Today, although the market has experienced fluctuations, the overall sentiment remains stable, and the risk-averse sentiment before the CPI announcement is relatively normal. Last month's broad CPI was 2.7%, with market expectations at 2.8% and the Cleveland Fed predicting 2.72%. Unless there are unexpected developments, the result is likely to fall within the 2.7%-2.8% range; a figure below 2.7% would be favorable for the market. The month-on-month CPI expectation is lower than the previous value, indicating that inflation transmission pressure is not significant; the core CPI is equal to or higher than last month, reflecting that inflation in the U.S. is still on the rise, and the data has not yet included the impact of official tariffs.
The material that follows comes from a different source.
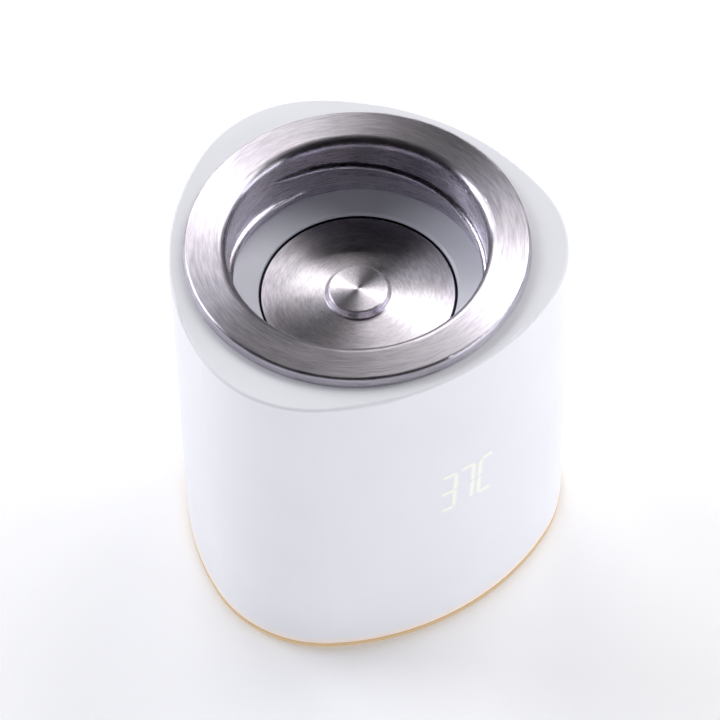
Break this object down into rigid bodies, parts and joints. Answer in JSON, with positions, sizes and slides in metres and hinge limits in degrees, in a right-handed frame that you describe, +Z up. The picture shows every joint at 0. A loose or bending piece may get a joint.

The impact of tariffs on the market is gradually being digested, and the current focus is on the policy game between Trump's faction and the Federal Reserve's conservatives. If the data is good, everyone will be happy; if it is poor, it may not be too pessimistic, as the probability of a rate cut in September remains high. The outcome of the game between the market and the Federal Reserve is still uncertain.
Regarding $BTC, the turnover rate has risen since Monday as expected, mainly driven by short-term investors, and the weekend's increase has attracted trading activity. Early investors are taking a wait-and-see approach and have not sold off due to BTC's return to $120,000. The two main support levels are stable, and holders are gradually shifting towards long-term holding. The seventh support zone is forming, but it still needs to be observed for stability. Overall, short-term capital is active, but the strength of long-term holding is stable, providing strong support for the price.